I think all of the above count but for my part the real source of gloom is the absence of women in "The Man Who Loved Women." No matter the angle, the multiplicity of women (one arguable exception) are singularly available to Bertrand Morane. They are inspected (their entry into his world and our screens), pursued, consumed, and disposed of--all to their immense delight. This is their invisibility Oh yeah, they have their fleeting stories, but these are invariably subsumed by Bertrand's script, which is all about pleasure, appetite, and some trumped up memory of a delinquent promiscuous mother.

But the big lie in all this and what Bertrand is most convinced of is that women want and need sex--and specifically from him. This availability is so patently confirmed as to be pornographic. Each step of his lovers' butterfly-like life span with him is not only accepted, but savored and yearned for. It's as if his sexualizing puppy-love has incapacitated them, cutting them off from both their own minds, and their own worlds. No way they're drawn to him for social reasons (this is not "Alfie")---but an irressistable urge which speaks for the social power (cleverly hidden by Truffaut) behind his very personal power trip. And accounts for Bertrand's capacity to transform live, often tall, world-aware women into fun sex toys.

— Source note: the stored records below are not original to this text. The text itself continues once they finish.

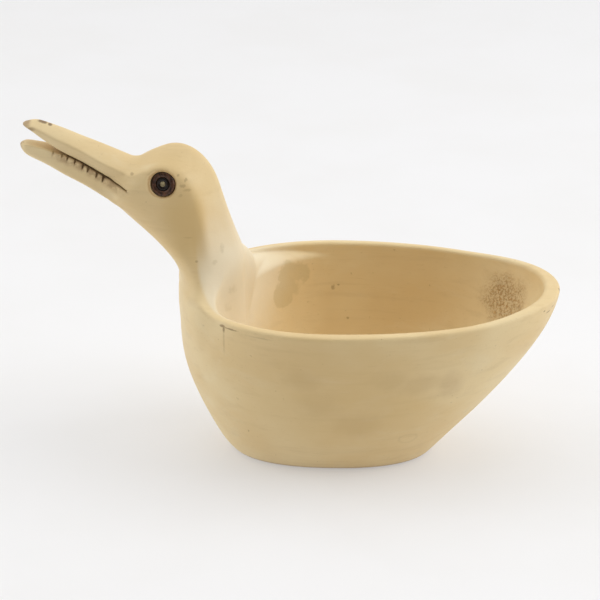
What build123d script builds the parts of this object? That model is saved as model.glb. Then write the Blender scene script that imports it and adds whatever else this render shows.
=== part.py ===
from build123d import *
import os
from math import cos, pi, sin

# A bird-shaped bowl, carved from one block of pale wood, with inlaid eyes.
# Millimetres. The bird faces -X, its left side is -Y, and +Z is up.
# The origin is the centre of the flat base. The shape is symmetric about the XZ plane.

# Outside of the bowl: height, reach towards the breast, reach towards the tail, half width.
BOWL_SECTIONS = [
    (0.0, 52.5, 53.5, 33.5),
    (5.0, 57.2, 58.0, 38.0),
    (15.0, 64.2, 67.0, 45.0),
    (30.0, 72.3, 80.5, 53.5),
    (50.0, 79.0, 96.8, 61.0),
    (70.0, 81.3, 110.5, 66.5),
    (90.0, 81.3, 118.6, 69.3),
]

# Inside of the bowl, given the same way. The last section stands above the rim, so the cut is clean.
FLOOR_THICKNESS = 12.0
HOLLOW_SECTIONS = [
    (FLOOR_THICKNESS, 30.0, 36.0, 18.0),
    (FLOOR_THICKNESS + 4.0, 44.0, 52.0, 31.0),
    (FLOOR_THICKNESS + 16.0, 57.0, 71.0, 44.0),
    (52.0, 67.0, 91.0, 55.0),
    (90.0, 72.5, 109.0, 63.2),
    (94.0, 72.7, 110.0, 63.5),
]
BASE_EDGE_RADIUS = 1.2
RIM_OUTER_RADIUS = 2.6
RIM_INNER_RADIUS = 1.6

# Breast, neck and head: front point, back point and half width of each section, in the XZ plane.
# The breast thickens the front wall of the bowl up to the root of the neck. The neck's sections fan
# round the throat, from level ones at the root to steep ones at the face.
NECK_ROOT = ((-80.8, 78.0), (-45.5, 78.0), 35.0)
BREAST_SECTIONS = [
    ((-67.0, 30.0), (-49.0, 30.0), 25.0),
    ((-76.5, 55.0), (-47.0, 55.0), 32.0),
    NECK_ROOT,
]
NECK_SECTIONS = [
    NECK_ROOT,
    ((-80.7, 90.0), (-45.0, 92.0), 32.5),
    ((-81.5, 100.5), (-45.3, 105.0), 27.0),
    ((-87.0, 109.3), (-48.4, 118.0), 23.0),
    ((-95.0, 118.0), (-53.3, 130.5), 20.5),
    ((-102.5, 125.2), (-56.7, 142.0), 19.8),
    ((-109.0, 131.2), (-61.5, 153.8), 19.5),
    ((-113.0, 134.2), (-69.5, 164.0), 19.0),
    ((-116.5, 136.4), (-83.0, 168.8), 17.8),
    ((-119.0, 138.0), (-99.0, 163.6), 14.6),
]

ELLIPSE_STEPS = 16

# Bill: underside point, top point and half width of each section of the two mandibles.
# The mouth opens as a wedge from its corner, just ahead of the face.
UPPER_SECTIONS = [
    ((-104.0, 146.0), (-98.0, 162.0), 13.0),
    ((-112.0, 150.0), (-108.0, 163.4), 12.6),
    ((-126.0, 157.6), (-121.5, 168.7), 10.5),
    ((-138.0, 164.2), (-134.0, 173.8), 8.9),
    ((-148.0, 169.9), (-145.5, 178.6), 7.6),
    ((-155.0, 174.6), (-153.5, 181.2), 6.4),
    ((-159.0, 177.6), (-158.4, 180.9), 4.2),
    ((-161.2, 178.9), (-161.0, 180.1), 1.6),
]
LOWER_SECTIONS = [
    ((-110.0, 136.5), (-98.0, 148.0), 10.0),
    ((-121.0, 143.4), (-114.5, 150.3), 11.2),
    ((-134.0, 150.6), (-129.5, 156.4), 9.6),
    ((-146.0, 157.3), (-143.0, 162.2), 7.6),
    ((-155.0, 162.3), (-153.2, 166.9), 5.8),
    ((-160.5, 165.0), (-159.6, 168.2), 3.6),
    ((-162.8, 166.6), (-162.5, 167.9), 1.4),
]

# Saw-like notches along both edges of the lower mandible.
NOTCH_COUNT = 9
FIRST_NOTCH = (-119.0, 9.2, 150.6)
LAST_NOTCH = (-148.0, 5.8, 162.4)
NOTCH_SIZE = 2.4
NOTCH_LENGTH = 6.0

# Inlaid eyes, one on each side of the head. Depths are measured inwards from the eye's face.
EYE_CENTRE = (-88.2, 17.9, 152.8)
EYE_AXIS = (-0.20, 0.95, 0.20)
EYE_RADIUS = 6.6
SOCKET_DEPTH = 5.0
CUTTER_HEIGHT = 8.0
IRIS_INNER_RADIUS = 3.6
PUPIL_SINK = 0.5
PIN_RADIUS = 1.45
PIN_SINK = 0.3
PIN_DEPTH = 3.5
EYE_EDGE_RADIUS = 0.8
INLAY_CLEARANCE = 0.05


def half_ellipses(height, front, rear, half_width):
    """One level section of the bowl: a short ellipse to the breast and a long one to the tail."""
    towards_tail = EllipticalCenterArc((0, 0), rear, half_width, start_angle=-90, arc_size=180)
    towards_breast = EllipticalCenterArc((0, 0), front, half_width, start_angle=90, arc_size=180)
    level = Plane.XY.offset(height)
    return level * make_face([towards_tail, towards_breast])


def slanted_ellipse(section):
    """An ellipse across the body, from a lower to an upper point of the XZ plane.

    Every section starts at its upper point and turns the same way, so that a loft doesn't twist.
    """
    low, high, half_width = section
    low_point = Vector(low[0], 0, low[1])
    high_point = Vector(high[0], 0, high[1])
    centre = (low_point + high_point) * 0.5
    upwards = high_point - centre
    sideways = Vector(0, half_width, 0)
    turns = [2 * pi * step / ELLIPSE_STEPS for step in range(ELLIPSE_STEPS)]
    outline = Spline([centre + upwards * cos(turn) + sideways * sin(turn) for turn in turns], periodic=True)
    return make_face(outline)


def bowl():
    outside = loft([half_ellipses(*section) for section in BOWL_SECTIONS])
    hollow = loft([half_ellipses(*section) for section in HOLLOW_SECTIONS])
    shell = outside - hollow
    rim = shell.faces().sort_by(Axis.Z)[-1]
    shell = fillet(rim.outer_wire().edges(), RIM_OUTER_RADIUS)
    rim = shell.faces().filter_by(Axis.Z).sort_by(Axis.Z)[-1]
    shell = fillet(rim.inner_wires()[0].edges(), RIM_INNER_RADIUS)
    base = shell.faces().filter_by(Axis.Z).sort_by(Axis.Z)[0]
    return fillet(base.outer_wire().edges(), BASE_EDGE_RADIUS)


def lofted_ellipses(sections):
    return loft([slanted_ellipse(section) for section in sections])


def notches():
    """Small four-sided cutters, set on edge, along both sides of the lower mandible."""
    first = Vector(FIRST_NOTCH)
    last = Vector(LAST_NOTCH)
    cutters = []
    for index in range(NOTCH_COUNT):
        spot = first + (last - first) * (index / (NOTCH_COUNT - 1))
        for side in (-1, 1):
            place = Pos(spot.X, side * spot.Y, spot.Z) * Rot(0, 45, 0)
            cutters.append(place * Box(NOTCH_SIZE, NOTCH_LENGTH, NOTCH_SIZE))
    return cutters


def eye_plane(side):
    """The plane of an eye's face, with its Z axis pointing out of the head. side is -1 on the left."""
    x, y, z = EYE_CENTRE
    outwards = Vector(EYE_AXIS[0], side * EYE_AXIS[1], EYE_AXIS[2])
    return Plane(origin=(x, side * y, z), z_dir=outwards)


def disc(radius, top, bottom, hole_radius=0.0):
    """A disc or ring on the eye's axis, between two depths below the eye's face."""
    thickness = bottom - top
    solid = Cylinder(radius, thickness, align=(Align.CENTER, Align.CENTER, Align.MAX))
    if hole_radius:
        solid -= Cylinder(hole_radius, thickness, align=(Align.CENTER, Align.CENTER, Align.MAX))
    return Pos(0, 0, -top) * solid


def carved_body():
    neck = lofted_ellipses(BREAST_SECTIONS) + lofted_ellipses(NECK_SECTIONS)
    body = bowl() + neck
    body += lofted_ellipses(UPPER_SECTIONS)
    body += lofted_ellipses(LOWER_SECTIONS)
    body -= notches()
    for side in (-1, 1):
        body -= eye_plane(side) * disc(EYE_RADIUS + INLAY_CLEARANCE, -CUTTER_HEIGHT, SOCKET_DEPTH)
    return body


def iris_ring():
    ring = disc(EYE_RADIUS, 0.0, SOCKET_DEPTH, IRIS_INNER_RADIUS)
    face = ring.faces().sort_by(Axis.Z)[-1]
    return fillet(face.edges(), EYE_EDGE_RADIUS)


def pupil():
    hole = disc(PIN_RADIUS + INLAY_CLEARANCE, PIN_SINK, PIN_DEPTH)
    return disc(IRIS_INNER_RADIUS - INLAY_CLEARANCE, PUPIL_SINK, SOCKET_DEPTH) - hole


def eye_pin():
    pin = disc(PIN_RADIUS, PIN_SINK, PIN_DEPTH)
    face = pin.faces().sort_by(Axis.Z)[-1]
    return fillet(face.edges(), EYE_EDGE_RADIUS / 2)


os.makedirs("parts", exist_ok=True)
export_step(carved_body(), "parts/carved_bird_bowl.step")
for side_name, side in (("left", -1), ("right", 1)):
    place = eye_plane(side)
    export_step(place * iris_ring(), f"parts/{side_name}_iris_ring.step")
    export_step(place * pupil(), f"parts/{side_name}_pupil.step")
    export_step(place * eye_pin(), f"parts/{side_name}_eye_pin.step")
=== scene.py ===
import bmesh
import bpy
import math
import numpy as np
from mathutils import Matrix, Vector


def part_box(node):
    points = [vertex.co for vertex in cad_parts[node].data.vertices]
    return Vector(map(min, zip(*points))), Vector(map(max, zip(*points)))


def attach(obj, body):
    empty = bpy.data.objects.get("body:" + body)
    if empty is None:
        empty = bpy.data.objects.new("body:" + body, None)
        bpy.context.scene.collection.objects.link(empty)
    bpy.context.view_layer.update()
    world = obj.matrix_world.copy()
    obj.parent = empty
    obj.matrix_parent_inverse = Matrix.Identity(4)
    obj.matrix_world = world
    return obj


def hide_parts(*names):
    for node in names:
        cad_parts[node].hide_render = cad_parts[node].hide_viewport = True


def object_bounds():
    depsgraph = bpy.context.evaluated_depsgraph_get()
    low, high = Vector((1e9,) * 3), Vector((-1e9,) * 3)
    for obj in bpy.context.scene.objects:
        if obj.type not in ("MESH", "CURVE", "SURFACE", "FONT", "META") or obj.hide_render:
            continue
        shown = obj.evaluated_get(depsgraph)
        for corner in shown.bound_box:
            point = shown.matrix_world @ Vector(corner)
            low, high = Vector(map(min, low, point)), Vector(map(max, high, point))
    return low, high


# A bird-shaped bowl, carved from one block of pale wood, with inlaid eyes, on a pale studio floor.
# The carved body is modelled as one implicit surface, in millimetres, and turned into a fine mesh.
# Blender's side of the script is in metres. The bird faces -X, its left side is -Y, and +Z is up.

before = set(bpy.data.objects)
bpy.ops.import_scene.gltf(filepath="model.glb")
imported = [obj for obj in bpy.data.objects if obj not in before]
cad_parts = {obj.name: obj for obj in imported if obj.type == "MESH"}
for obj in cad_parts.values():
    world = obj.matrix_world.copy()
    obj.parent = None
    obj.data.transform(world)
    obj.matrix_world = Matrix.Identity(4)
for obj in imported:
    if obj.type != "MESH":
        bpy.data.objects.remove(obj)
cad_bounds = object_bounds()

MM = 0.001
BODY_NODE = "carved_bird_bowl"
BODY_LOW, BODY_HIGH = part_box(BODY_NODE)
BILL_TIP_X = BODY_LOW.x / MM
TAIL_REACH = BODY_HIGH.x / MM
BOWL_HALF_WIDTH = BODY_HIGH.y / MM
TOP_Z = BODY_HIGH.z / MM
RIM_HEIGHT = 90.0


# ---------------------------------------------------------------- curves and blends

def smooth_curve(knots, values):
    """A natural cubic spline through (knots, values), level outside them."""
    x = np.asarray(knots, float)
    y = np.asarray(values, float)
    h = np.diff(x)
    count = len(x)
    system = np.eye(count)
    right = np.zeros(count)
    for i in range(1, count - 1):
        system[i, i - 1:i + 2] = h[i - 1], 2 * (h[i - 1] + h[i]), h[i]
        right[i] = 6 * ((y[i + 1] - y[i]) / h[i] - (y[i] - y[i - 1]) / h[i - 1])
    bend = np.linalg.solve(system, right)

    def evaluate(at):
        at = np.clip(at, x[0], x[-1])
        i = np.clip(np.searchsorted(x, at) - 1, 0, count - 2)
        left = at - x[i]
        rest = x[i + 1] - at
        return ((bend[i] * rest ** 3 + bend[i + 1] * left ** 3) / (6 * h[i])
                + (y[i] / h[i] - bend[i] * h[i] / 6) * rest
                + (y[i + 1] / h[i] - bend[i + 1] * h[i] / 6) * left)

    return evaluate


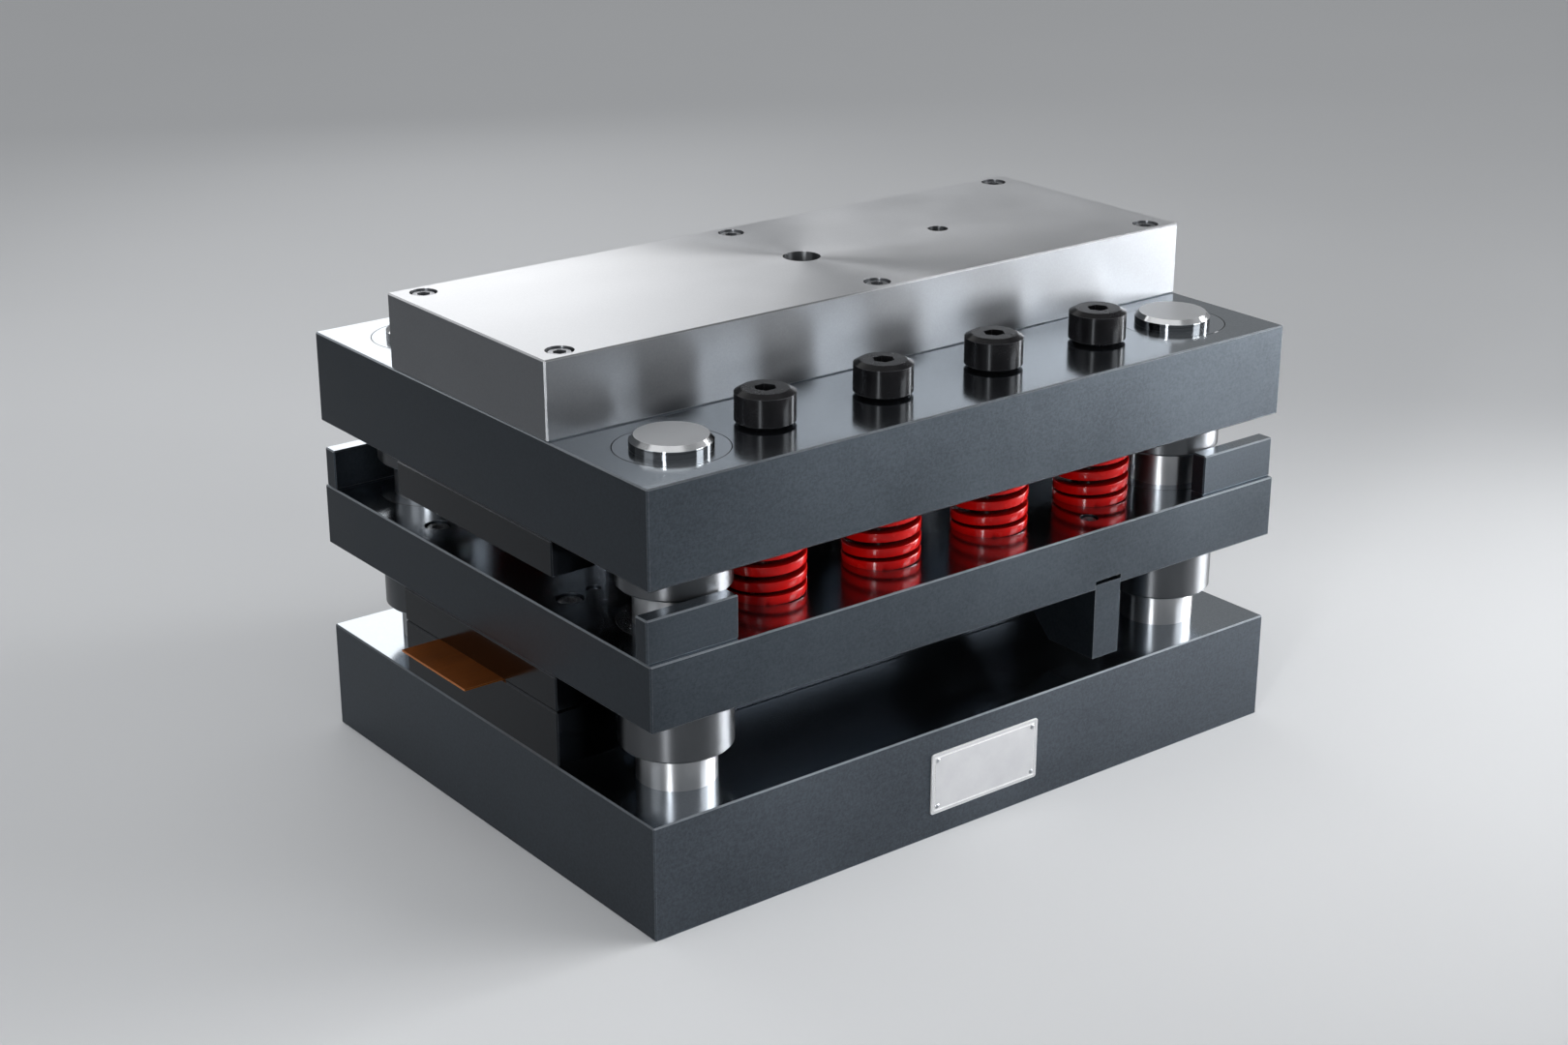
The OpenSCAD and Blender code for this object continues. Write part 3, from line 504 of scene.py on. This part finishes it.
# The data plate on the base's front face: its broken edge, the groove inside its border, its rivets
PLATE_W = 58.0 * MM
PLATE_H = 27.0 * MM
PLATE_T = 0.6 * MM
PLATE_CORNER = 1.2 * MM
PLATE_LEAST_CORNER = 0.3 * MM
PLATE_BREAK = 0.25 * MM
PLATE_Z = 24.0 * MM
GROOVE_INSET = 1.5 * MM
GROOVE_W = 0.5 * MM
GROOVE_SLOPE = 0.1 * MM
GROOVE_DEPTH = 0.15 * MM
RIVET_INSET = 3.2 * MM
RIVET_R = 1.1 * MM
RIVET_RISE = 0.35 * MM
RIVET_SEGMENTS = 28
RIVET_RINGS = 6


def make_plate():
    """A thin bare plate that stands on the front face."""
    groove_end = GROOVE_INSET + GROOVE_W
    groove_floor = PLATE_T - GROOVE_DEPTH
    layers = [
        (0.0, 0.0),
        (0.0, PLATE_T - PLATE_BREAK),
        (PLATE_BREAK, PLATE_T),
        (GROOVE_INSET, PLATE_T),
        (GROOVE_INSET + GROOVE_SLOPE, groove_floor),
        (groove_end - GROOVE_SLOPE, groove_floor),
        (groove_end, PLATE_T),
    ]
    verts = []
    for inset, out in layers:
        corner = max(PLATE_CORNER - inset, PLATE_LEAST_CORNER)
        ring = rounded_outline(PLATE_W - 2 * inset, PLATE_H - 2 * inset, corner)
        verts += [(x, BASE_FRONT - out, PLATE_Z + z) for x, z in ring]
    around = len(verts) // len(layers)
    faces = end_faces(len(layers), around) + side_faces(len(layers), around)
    plate = mesh_object("data_plate", verts, faces, plate_enamel("data_plate_enamel"), smooth_angle=25.0)
    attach(plate, "lower")


def make_rivet(name, x, z):
    """A low domed rivet head on the data plate."""
    face = BASE_FRONT - PLATE_T
    verts = []
    for ring in range(RIVET_RINGS):
        angle = math.radians(90.0 * ring / RIVET_RINGS)
        r, out = RIVET_R * math.cos(angle), RIVET_RISE * math.sin(angle)
        for k in range(RIVET_SEGMENTS):
            turn = 2 * math.pi * k / RIVET_SEGMENTS
            verts.append((x + r * math.cos(turn), face - out, z + r * math.sin(turn)))
    top = len(verts)
    verts.append((x, face - RIVET_RISE, z))
    last = top - RIVET_SEGMENTS
    faces = [tuple(range(RIVET_SEGMENTS))] + side_faces(RIVET_RINGS, RIVET_SEGMENTS)
    faces += [(last + k, last + (k + 1) % RIVET_SEGMENTS, top) for k in range(RIVET_SEGMENTS)]
    head = mesh_object(name, verts, faces, FINISHES["screw_steel"], smooth_angle=60.0)
    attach(head, "lower")


def make_data_plate():
    """The bare plate and its four rivets."""
    make_plate()
    for number, (across, up) in enumerate(((-1, -1), (1, -1), (1, 1), (-1, 1)), start=1):
        x = across * (PLATE_W / 2 - RIVET_INSET)
        z = PLATE_Z + up * (PLATE_H / 2 - RIVET_INSET)
        make_rivet(f"plate_rivet_{number}", x, z)


# Stage

FLOOR_R = 30.0
FLOOR_CORNERS = 64
# Distances from the middle between which the floor turns to its paler far colour
FLOOR_NEAR, FLOOR_FAR = 0.6, 3.0

# Strength of the room's light: from the front, from behind, and from above
ROOM_FRONT, ROOM_BACK, ROOM_TOP = 0.65, 0.26, 0.3
ROOM_COLOUR = tint(0.96, 0.98, 1.0)
# Directions, as parts of a unit vector, between which one part of the room turns to the next
FRONT_TO_BACK = (-0.2, 0.2)
SIDE_TO_TOP = (0.2, 0.7)

OPEN_BOX = 180.0
# Each soft box: its name, its place, the point that it faces and its size, in metres, then its
# watts and the spread of its light in degrees
SOFT_BOXES = (
    ("soft_box_top", (-0.2, 0.1, 1.7), (-0.1, 0.0, 0.0), (1.8, 1.8), 6.0, OPEN_BOX),
    ("soft_box_left", (-1.3, 0.1, 0.8), (0.0, 0.0, 0.12), (0.6, 0.5), 2.0, OPEN_BOX),
    ("soft_box_front", (0.78, -0.98, 0.6), (0.0, 0.0, 0.12), (0.5, 0.3), 5.0, OPEN_BOX),
    ("soft_box_back", (0.05, 0.62, 0.72), (-0.05, 0.0, 0.2), (0.7, 0.4), 0.9, OPEN_BOX),
    ("soft_box_back_left", (-0.25, 0.8, 0.6), (-0.12, 0.0, 0.2), (0.4, 0.3), 0.75, OPEN_BOX),
    ("soft_box_back_low", (0.45, 1.1, 0.5), (-0.1, 0.0, 0.15), (0.4, 0.3), 0.7, OPEN_BOX),
    ("low_box_front", (1.05, -0.75, 0.13), (0.1, -0.12, 0.22), (0.5, 0.2), 1.3, 60.0),
    ("low_box_right", (0.9, -0.45, 0.13), (0.1, -0.12, 0.12), (0.6, 0.22), 1.55, 40.0),
    ("strip_box_right", (0.95, -0.25, 0.42), (0.1, -0.1, 0.2), (0.12, 0.64), 0.5, 50.0),
    ("strip_box_camera", (-1.25, -0.87, 0.44), (0.0, 0.0, 0.26), (0.16, 0.7), 1.15, 50.0),
)


def make_floor():
    """A wide, flat and pale floor, paler far away."""
    turns = [2 * math.pi * i / FLOOR_CORNERS for i in range(FLOOR_CORNERS)]
    verts = [(FLOOR_R * math.cos(turn), FLOOR_R * math.sin(turn), 0.0) for turn in turns]
    finish = Finish("pale_floor", Roughness=0.9, Specular_IOR_Level=0.02)
    cloud = finish.noise(1.5, 3.0, 0.5)
    colour = finish.mix(finish.vary(cloud), tint(0.6, 0.61, 0.625), tint(0.64, 0.65, 0.665))
    far = finish.ramp(finish.length(finish.here), FLOOR_NEAR, FLOOR_FAR)
    material = finish.set(Base_Color=finish.mix(far, colour, tint(0.9, 0.905, 0.915)))
    floor = mesh_object("floor", verts, [tuple(range(FLOOR_CORNERS))], material, smooth_angle=60.0)


def make_room_light():
    """A dim room that is brighter behind the camera."""
    world = bpy.data.worlds.new("studio")
    bpy.context.scene.world = world
    world.use_nodes = True
    graph = Graph(world.node_tree)
    _, y, z = graph.axes(graph.node("ShaderNodeTexCoord").outputs["Generated"])
    low = graph.ramp(y, *FRONT_TO_BACK, ROOM_FRONT, ROOM_BACK)
    strength = graph.ramp(z, *SIDE_TO_TOP, low, ROOM_TOP)
    background = world.node_tree.nodes["Background"]
    graph.feed(background.inputs["Color"], ROOM_COLOUR)
    graph.feed(background.inputs["Strength"], strength)


def make_soft_boxes():
    """Rectangular lamps, some with a grid in front that narrows their light."""
    for name, place, target, size, watts, spread in SOFT_BOXES:
        data = bpy.data.lights.new(name, "AREA")
        data.shape = "RECTANGLE"
        data.size, data.size_y = size
        data.energy = watts
        data.spread = math.radians(spread)
        lamp = bpy.data.objects.new(name, data)
        lamp.location = place
        lamp.rotation_euler = (Vector(target) - Vector(place)).to_track_quat("-Z", "Y").to_euler()
        lamp.visible_camera = False
        bpy.context.scene.collection.objects.link(lamp)


def make_camera():
    """The photograph's camera."""
    data = bpy.data.cameras.new("camera")
    data.lens = LENS_MM
    data.sensor_width = SENSOR_MM
    data.sensor_fit = "HORIZONTAL"
    data.clip_start = NEAR_CLIP
    camera = bpy.data.objects.new("camera", data)
    camera.location = CAMERA_AT
    camera.rotation_euler = (CAMERA_TO - CAMERA_AT).to_track_quat("-Z", "Y").to_euler()
    bpy.context.scene.collection.objects.link(camera)
    bpy.context.scene.camera = camera


dress_nodes()
make_springs()
make_data_plate()
make_floor()
make_room_light()
make_soft_boxes()
make_camera()
bpy.context.scene.view_settings.view_transform = "Standard"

The real convincer in this schema of availability, though, is Genevieve, the editor publisher. You expect her to be the point woman for exposure, given her position and her inside view of Bertrand's story, but no--she is the ultimate patsy. She not only loves his refreshingly honest take on his use of women---which she convinces herself is so modern, and contains a tendency toward equality, but converts five resistant male co-publishers to her view. Which makes it just a matter of time--she's lucky to be leggy-- before she expresses wimpish longings for the said Bertrand Morane and jumps into bed with him. And her love, like that of all his others, will soon become eternal and confer a kind of sainthood on the late Bertrand. If this seems astonishing than her role in the burial scene confirms it to be nakedly true. Surrounded by dozens of Saint Bertrand's lovers, she supplies the voice over as each woman approaches to toss dirt on his coffin. She touts each as an example of Bertrand's diverse taste for women... like shy, myopic, gentle, passionate, orphanish, funny, and so forth, ad nauseam as if even greater holiness might be bestowed on a male who has slept with Asians, Blacks, Latinas, Russians, and Native Islanders. Anyway, a "fitting" end indeed to a man who classified all women as either "kittens" or "fillies."